··· DATA SECTION

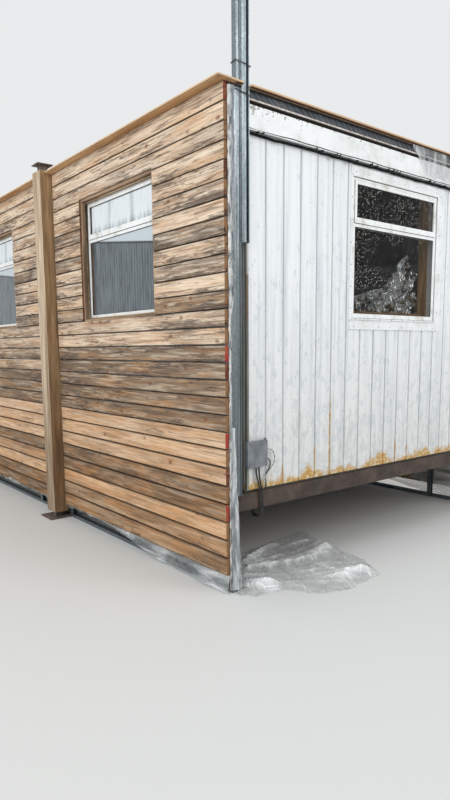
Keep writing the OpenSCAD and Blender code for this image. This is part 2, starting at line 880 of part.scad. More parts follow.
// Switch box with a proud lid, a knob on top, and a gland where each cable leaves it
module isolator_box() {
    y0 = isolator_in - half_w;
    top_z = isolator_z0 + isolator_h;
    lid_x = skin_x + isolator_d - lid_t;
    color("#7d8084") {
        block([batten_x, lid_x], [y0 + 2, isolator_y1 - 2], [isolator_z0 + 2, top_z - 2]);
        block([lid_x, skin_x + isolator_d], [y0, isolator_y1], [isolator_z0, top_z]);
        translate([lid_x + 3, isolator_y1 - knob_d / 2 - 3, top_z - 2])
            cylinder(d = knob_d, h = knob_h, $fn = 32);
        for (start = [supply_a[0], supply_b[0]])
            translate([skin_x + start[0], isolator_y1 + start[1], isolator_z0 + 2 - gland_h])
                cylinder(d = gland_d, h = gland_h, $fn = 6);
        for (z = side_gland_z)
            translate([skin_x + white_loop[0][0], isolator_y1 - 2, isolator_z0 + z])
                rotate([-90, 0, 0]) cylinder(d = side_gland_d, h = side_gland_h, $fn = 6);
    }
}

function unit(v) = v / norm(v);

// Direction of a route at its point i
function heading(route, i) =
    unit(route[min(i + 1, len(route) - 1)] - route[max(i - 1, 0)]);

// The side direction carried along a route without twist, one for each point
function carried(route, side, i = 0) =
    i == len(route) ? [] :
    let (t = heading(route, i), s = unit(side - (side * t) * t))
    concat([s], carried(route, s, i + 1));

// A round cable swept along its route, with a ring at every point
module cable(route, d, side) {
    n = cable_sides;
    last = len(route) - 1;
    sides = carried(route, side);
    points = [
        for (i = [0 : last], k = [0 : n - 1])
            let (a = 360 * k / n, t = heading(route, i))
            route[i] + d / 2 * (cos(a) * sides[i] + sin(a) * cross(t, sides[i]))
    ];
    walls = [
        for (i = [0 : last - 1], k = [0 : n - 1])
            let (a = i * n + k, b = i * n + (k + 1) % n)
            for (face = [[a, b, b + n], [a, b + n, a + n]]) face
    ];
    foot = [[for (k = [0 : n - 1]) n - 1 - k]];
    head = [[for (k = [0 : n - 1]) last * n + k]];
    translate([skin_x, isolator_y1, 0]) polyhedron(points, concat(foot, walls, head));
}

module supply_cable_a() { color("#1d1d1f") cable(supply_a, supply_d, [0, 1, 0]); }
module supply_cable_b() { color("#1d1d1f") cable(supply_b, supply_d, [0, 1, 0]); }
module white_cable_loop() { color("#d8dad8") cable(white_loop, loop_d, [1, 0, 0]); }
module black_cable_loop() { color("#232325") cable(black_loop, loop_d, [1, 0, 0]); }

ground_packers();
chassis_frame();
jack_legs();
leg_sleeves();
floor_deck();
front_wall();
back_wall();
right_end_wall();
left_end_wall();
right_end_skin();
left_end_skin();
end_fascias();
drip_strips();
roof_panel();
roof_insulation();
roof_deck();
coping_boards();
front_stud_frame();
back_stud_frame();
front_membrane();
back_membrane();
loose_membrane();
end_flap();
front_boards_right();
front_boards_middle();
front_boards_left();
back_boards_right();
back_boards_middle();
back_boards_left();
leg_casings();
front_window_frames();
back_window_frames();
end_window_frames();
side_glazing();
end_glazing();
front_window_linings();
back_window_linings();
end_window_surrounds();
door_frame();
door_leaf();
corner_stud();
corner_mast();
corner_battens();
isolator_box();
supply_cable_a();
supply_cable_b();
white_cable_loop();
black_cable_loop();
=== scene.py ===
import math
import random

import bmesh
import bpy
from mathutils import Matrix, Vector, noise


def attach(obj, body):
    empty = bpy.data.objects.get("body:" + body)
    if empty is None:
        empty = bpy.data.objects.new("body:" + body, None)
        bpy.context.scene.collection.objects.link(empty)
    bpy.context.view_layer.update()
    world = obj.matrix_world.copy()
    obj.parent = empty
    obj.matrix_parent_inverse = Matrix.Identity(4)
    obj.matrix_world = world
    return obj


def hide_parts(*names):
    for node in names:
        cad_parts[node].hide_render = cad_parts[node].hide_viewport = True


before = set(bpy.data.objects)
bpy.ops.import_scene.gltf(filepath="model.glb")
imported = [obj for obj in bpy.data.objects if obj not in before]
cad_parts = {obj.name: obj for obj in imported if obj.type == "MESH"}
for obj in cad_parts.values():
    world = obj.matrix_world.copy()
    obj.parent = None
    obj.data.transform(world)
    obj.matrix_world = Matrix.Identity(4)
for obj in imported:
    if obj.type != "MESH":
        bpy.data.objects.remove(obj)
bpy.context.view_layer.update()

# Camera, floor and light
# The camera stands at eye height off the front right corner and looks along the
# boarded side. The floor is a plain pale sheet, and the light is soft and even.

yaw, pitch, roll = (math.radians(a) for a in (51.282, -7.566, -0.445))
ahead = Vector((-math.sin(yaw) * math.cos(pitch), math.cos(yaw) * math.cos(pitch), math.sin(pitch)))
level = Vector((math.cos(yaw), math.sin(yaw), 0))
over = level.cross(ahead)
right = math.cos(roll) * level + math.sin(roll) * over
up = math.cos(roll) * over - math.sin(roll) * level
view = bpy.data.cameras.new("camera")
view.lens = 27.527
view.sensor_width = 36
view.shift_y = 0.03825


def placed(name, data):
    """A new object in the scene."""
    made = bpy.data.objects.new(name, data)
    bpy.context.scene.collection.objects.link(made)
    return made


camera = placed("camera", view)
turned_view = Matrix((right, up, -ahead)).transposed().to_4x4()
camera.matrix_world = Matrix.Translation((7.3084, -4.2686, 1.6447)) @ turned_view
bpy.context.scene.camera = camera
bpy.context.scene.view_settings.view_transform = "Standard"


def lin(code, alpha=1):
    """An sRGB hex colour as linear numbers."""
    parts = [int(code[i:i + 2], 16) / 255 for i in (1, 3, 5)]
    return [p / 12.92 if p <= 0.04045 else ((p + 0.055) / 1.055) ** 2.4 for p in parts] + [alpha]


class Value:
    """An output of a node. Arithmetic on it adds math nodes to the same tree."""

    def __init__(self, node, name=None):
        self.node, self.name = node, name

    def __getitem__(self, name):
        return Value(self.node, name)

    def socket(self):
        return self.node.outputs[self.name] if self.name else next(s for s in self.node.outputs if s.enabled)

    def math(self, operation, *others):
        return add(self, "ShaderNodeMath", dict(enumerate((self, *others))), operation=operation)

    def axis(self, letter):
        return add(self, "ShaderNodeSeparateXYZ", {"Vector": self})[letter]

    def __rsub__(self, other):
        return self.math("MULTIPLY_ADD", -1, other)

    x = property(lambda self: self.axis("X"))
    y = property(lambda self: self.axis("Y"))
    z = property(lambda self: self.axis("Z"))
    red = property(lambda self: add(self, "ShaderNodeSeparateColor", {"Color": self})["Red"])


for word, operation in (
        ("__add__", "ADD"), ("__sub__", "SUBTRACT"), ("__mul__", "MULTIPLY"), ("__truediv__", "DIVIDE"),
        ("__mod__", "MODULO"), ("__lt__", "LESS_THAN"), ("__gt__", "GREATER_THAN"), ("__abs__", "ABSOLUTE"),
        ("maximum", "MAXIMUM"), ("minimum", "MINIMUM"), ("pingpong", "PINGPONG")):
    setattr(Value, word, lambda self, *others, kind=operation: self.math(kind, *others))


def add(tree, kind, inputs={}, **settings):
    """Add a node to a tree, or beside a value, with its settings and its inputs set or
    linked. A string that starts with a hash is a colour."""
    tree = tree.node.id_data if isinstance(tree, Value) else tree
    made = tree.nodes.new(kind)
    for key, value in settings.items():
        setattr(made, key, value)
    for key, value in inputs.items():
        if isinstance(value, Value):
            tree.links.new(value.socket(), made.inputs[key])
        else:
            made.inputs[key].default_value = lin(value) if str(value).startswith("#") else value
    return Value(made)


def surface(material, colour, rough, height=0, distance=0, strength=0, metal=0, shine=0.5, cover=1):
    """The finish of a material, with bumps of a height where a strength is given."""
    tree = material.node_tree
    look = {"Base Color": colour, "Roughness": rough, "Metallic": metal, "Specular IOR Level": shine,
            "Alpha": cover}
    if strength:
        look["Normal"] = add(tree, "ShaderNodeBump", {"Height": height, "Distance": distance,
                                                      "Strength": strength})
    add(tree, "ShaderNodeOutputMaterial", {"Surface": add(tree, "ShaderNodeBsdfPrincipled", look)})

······

:: TASK ::
Print exactly the lines above from the one with "before = set(bpy.data.objects)" to the one with "# boarded side.", including both.

:: COMPLETED TASK ::
before = set(bpy.data.objects)
bpy.ops.import_scene.gltf(filepath="model.glb")
imported = [obj for obj in bpy.data.objects if obj not in before]
cad_parts = {obj.name: obj for obj in imported if obj.type == "MESH"}
for obj in cad_parts.values():
    world = obj.matrix_world.copy()
    obj.parent = None
    obj.data.transform(world)
    obj.matrix_world = Matrix.Identity(4)
for obj in imported:
    if obj.type != "MESH":
        bpy.data.objects.remove(obj)
bpy.context.view_layer.update()

# Camera, floor and light
# The camera stands at eye height off the front right corner and looks along the
# boarded side. The floor is a plain pale sheet, and the light is soft and even.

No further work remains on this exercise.